Opinion
No. 10496.
August 3, 1936.
Appeal from the District Court of the United States for the Eastern District of Missouri; Charles B. Davis, Judge.
Joe Cusamano was convicted of violations of the internal revenue laws, and he appeals.
Affirmed.
George C. Dyer and Henry A. Freytag, both of St. Louis, Mo., for appellant.
Harry C. Blanton, U.S. Atty., of Sikeston, Mo. (Arthur A. Hapke, Asst. U.S. Atty., of St. Louis, Mo., on the brief), for the United States.
Before GARDNER, WOODROUGH, and THOMAS, Circuit Judges.
Joe Cusamano was convicted of violations of the internal revenue laws and has prosecuted this appeal to reverse the judgment. His points argued and relied on are that the evidence, consisting of still, mash, and equipment, was obtained by unlawful search and that certain remarks of counsel for the government to the jury amounted to misconduct. But it is presented for the government that the bill of exceptions and assignments of error appearing in the record cannot be considered by this court because they were not filed within the time limits fixed by rule 9 of the Rules of the Supreme Court regulating procedure in appeals of criminal cases (28 U.S.C.A. following section 723a).

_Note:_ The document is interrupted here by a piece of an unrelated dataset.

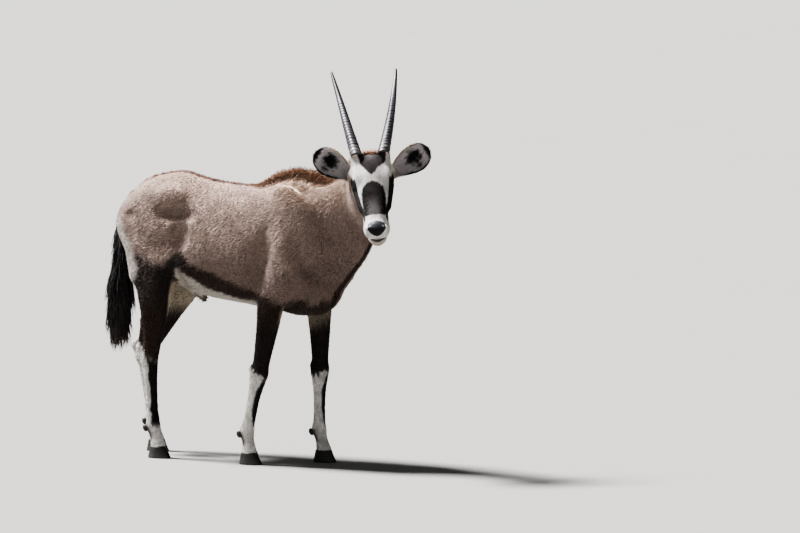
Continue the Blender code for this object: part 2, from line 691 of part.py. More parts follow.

It appears that appellant was convicted on November 14, 1935, was sentenced on November 15, 1935, and thereupon gave notice of intention to appeal to this court; the appeal being docketed here November 16, 1935. On November 16, 1935, the trial court made an order directing the appellant to appear on December 16, 1935, for such directions as may be appropriate with respect to the preparation of the record on appeal, including directions as to the time for the filing of assignments of error and as to the preparation and filing of the bill of exceptions and the settlement of the same by the trial judge. On December 16, 1935, the appellant requested, and the trial court granted, thirty days from that date within which to file the bill of exceptions and assignments of error. On January 15, 1936, a similar order was entered extending the time to January 22, 1936, and on that day appellant's bill of exceptions was approved by the trial judge, and the bill of exceptions, together with the assignments of error, were filed with the clerk.
Rule 9 provides: "Bill of Exceptions. In cases other than those described in Rule VIII, the appellant, within thirty (30) days after the taking of the appeal, or within such further time as within said period of thirty days may be fixed by the trial judge, shall procure to be settled, and shall file with the clerk of the court in which the case was tried, a bill of exceptions setting forth the proceedings upon which the appellant wishes to rely in addition to those shown by the clerk's record as described in Rule VIII. Within the same time, the appellant shall file with the clerk of the trial court an assignment of the errors of which appellant complains. The bill of exceptions shall be settled by the trial judge as promptly as possible, and he shall give no extension of time that is not required in the interest of justice."
It is apparent from the record that the bill of exceptions in this case was not "procured to be settled" or "filed with the clerk of the court" "within thirty days after the taking of the appeal" or within any further time determined upon and fixed within the thirty-day period by the trial judge. Likewise as to the assignment of errors, they were not filed with the clerk of the court "within the same time"; that is, they were not filed "within thirty days after the taking of the appeal, or within such further time as within said period of thirty days may be fixed by the trial judge."
We had occasion in Wolpa v. United States (C.C.A.8) 84 F.2d 829, opinion filed July 20, 1936, to consider the application of rule 9 to a situation analogous to that presented here so far as the bill of exceptions is concerned. In accord with that decision the bill of exceptions herein cannot be considered.
It is contended for appellant in a reply brief that even in the absence of a bill of exceptions this court should review the ruling of the trial court upon the motion that was made to quash the search warrant and to suppress evidence. But we must decline to review that ruling, (1) because the record shows that no exception was taken to it at the time, Rodriguez v. United States, 198 U.S. 156, 25 S.Ct. 617, 49 L.Ed. 994; Ghost v. United States (C.C.A.8) 168 F. 841; (2) because the affidavit in support of the search warrant, the search warrant, the motion to suppress, and the ruling on such motion could be made a part of the record for review by this court only by a bill of exceptions, Beach v. United States (C.C.A.9) 35 F.2d 837; Ghost v. United States, supra; Dietz v. Lymer (C.C.A.8) 61 F. 792; Chicago Great Western R. Co. v. Le Valley (C.C.A.8) 233 F. 384; Hill v. United States (C.C.A.8) 15 F.2d 14; Pistillo v. United States (C.C.A.8) 26 F.2d 202; and (3) because the assignments of error were not filed in time as required by Rule 9.
Absent either a bill of exceptions or assignments of error, this court may still examine the indictment to ascertain whether the commission of a crime cognizable in the federal courts is alleged. Goldstein v. United States (C.C.A.9) 73 F.2d 804.
The indictment in the case at bar charges such offense, and the conviction must be affirmed.